In one sense, it’s positive that stocks erased most of their early losses yesterday. But when one considers the desired effect of the surprise three-quarter point rate cut, the intraday action was not overly impressive. Consider, for example, what might have happened had the Fed not attempted to save the market with that surprise pre-market announcement. The five percent opening losses would likely have grown worse throughout the session. Still, we’ll take yesterday’s action for what it’s worth — an ugly start with an encouraging finish. Combined with the test of the long-term 38.2% Fibonacci retracement levels illustrated in yesterday’s commentary, stocks could easily stabilize and move higher in the short to intermediate-term, but the long-term trends remains firmly bearish.

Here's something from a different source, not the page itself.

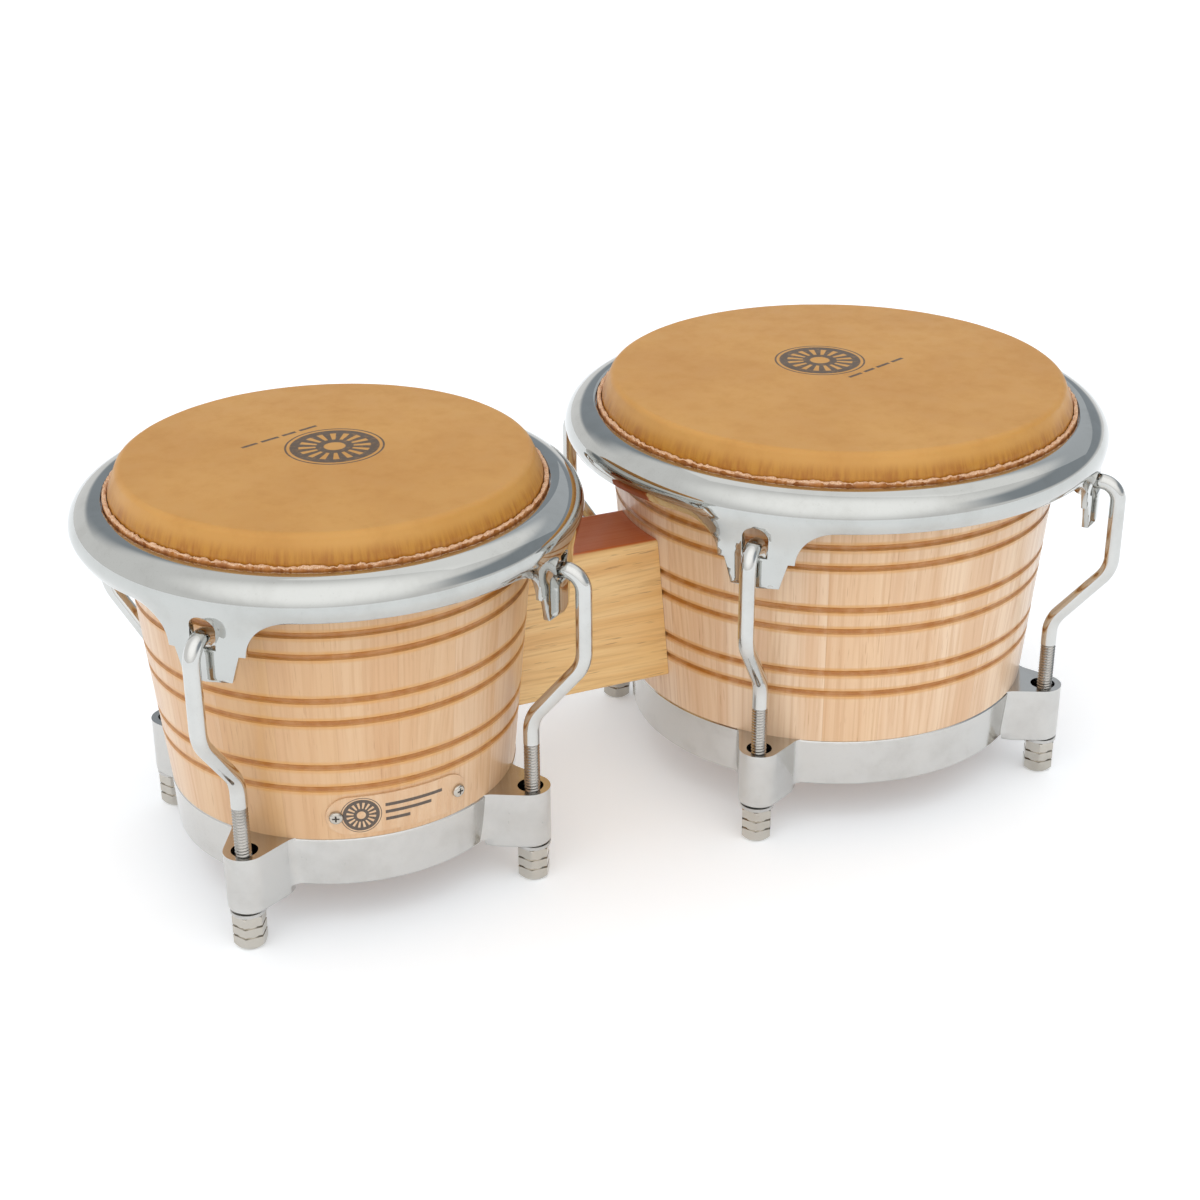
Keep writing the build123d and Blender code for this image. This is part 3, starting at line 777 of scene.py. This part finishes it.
def make_hook_group():
    """Sweeps a rod along its path, threads its lower end and sets one at each lug."""
    tree, given, out = new_group(
        "tuning hooks",
        [
            ("Path", GEOMETRY, None),
            ("Lug Radius", FLOAT, 0.09),
            ("Axis X", FLOAT, 0.0),
            ("Rod Radius", FLOAT, 0.0035),
            ("Core Radius", FLOAT, 0.003),
            ("Pitch", FLOAT, 0.0014),
            ("Rod End", FLOAT, 0.0035),
            ("Thread Length", FLOAT, 0.055),
            ("Material", "NodeSocketMaterial", None),
            ("Thread Material", "NodeSocketMaterial", None),
        ],
        [("Geometry", GEOMETRY)],
        "GeometryNodeTree",
    )
    rod_round = add(
        tree,
        "GeometryNodeCurvePrimitiveCircle",
        {"Resolution": 28, "Radius": given.outputs["Rod Radius"]},
    )
    path = add(tree, "GeometryNodeMeshToCurve", {0: given.outputs["Path"]})
    rod = swept(tree, path.outputs[0], rod_round.outputs[0])
    turns = calc(tree, "DIVIDE", given.outputs["Thread Length"], given.outputs["Pitch"])
    helix = add(
        tree,
        "GeometryNodeCurveSpiral",
        {
            "Resolution": 18,
            "Rotations": turns,
            "Start Radius": given.outputs["Core Radius"],
            "End Radius": given.outputs["Core Radius"],
            "Height": given.outputs["Thread Length"],
            "Reverse": True,
        },
    )
    upright = add(tree, "GeometryNodeSetCurveNormal", {"Curve": helix.outputs[0]}, mode="Z_UP")
    height = calc(tree, "SUBTRACT", given.outputs["Rod Radius"], given.outputs["Core Radius"])
    ridge = add(
        tree, "GeometryNodeCurvePrimitiveCircle", {"Resolution": 4, "Radius": height}
    )
    thread = swept(tree, upright.outputs[0], ridge.outputs[0])
    core = add(
        tree,
        "GeometryNodeMeshCylinder",
        {
            "Vertices": 28,
            "Radius": given.outputs["Core Radius"],
            "Depth": given.outputs["Thread Length"],
        },
    )
    half = calc(tree, "MULTIPLY", given.outputs["Thread Length"], 0.5)
    lower = joined(tree, shifted(tree, core.outputs[0], {"Z": half}), thread)
    threaded = add(
        tree,
        "GeometryNodeStoreNamedAttribute",
        {
            "Geometry": shifted(tree, lower, {"Z": given.outputs["Rod End"]}),
            "Name": "thread",
            "Value": True,
        },
        data_type="BOOLEAN",
        domain="FACE",
    )
    lugs = add(
        tree, "GeometryNodeMeshCircle", {"Vertices": 4, "Radius": given.outputs["Lug Radius"]}
    )
    turned = shifted(
        tree, lugs.outputs[0], {"X": given.outputs["Axis X"]}, Rotation=(0.0, 0.0, TURN / 8)
    )
    number = tree.nodes.new("GeometryNodeInputIndex").outputs[0]
    facing = calc(tree, "MULTIPLY_ADD", number, TURN / 4, TURN / 8)
    rotation = add(tree, "ShaderNodeCombineXYZ", {"Z": facing})
    placed = add(
        tree,
        "GeometryNodeInstanceOnPoints",
        {
            "Points": turned,
            "Instance": joined(tree, threaded.outputs[0], rod),
            "Rotation": rotation.outputs[0],
        },
    )
    single = add(tree, "GeometryNodeRealizeInstances", {"Geometry": placed.outputs[0]})
    is_thread = add(
        tree, "GeometryNodeInputNamedAttribute", {"Name": "thread"}, data_type="BOOLEAN"
    ).outputs["Attribute"]
    smooth = dressed(tree, single.outputs[0], given.outputs["Material"])
    whole = dressed(tree, smooth, given.outputs["Thread Material"], Selection=is_thread)
    tree.links.new(whole, out.inputs[0])
    return tree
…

There are no new setups in the pre-market today. It’s best to remain nimble and mostly positioned in cash until the volatility in the market stabilizes a bit. For now, we’ll just focus on managing our UWM position for maximum profitability. If anything else catches our eye intraday, we’ll send an e-mail alert. In the short-term, we are very selectively looking to buy ETFs with relative strength. In the intermediate-term, we’ll be looking for new short sale entries after the market registers a decent bounce.
Daily Performance Report:
Below is an overview of all open positions, as well as a performance report on all positions that were closed only since the previous day’s newsletter. Net P/L figures are based on the $50,000 Wagner Daily model account size. Changes to open positions since the previous report are listed in red text below:
Open positions (coming into today):
UWM long (300 shares from January 22 entry) – bought 43.74, stop 41.70, target 49.80, unrealized points = + 2.46, unrealized P/L = + $738
Closed positions (since last report):
Current equity exposure ($100,000 max. buying power):
Per intraday e-mail alert, we bought UWM shortly after the open. We’ll play it tight from here, trailing the stop higher to lock in gains as we are able.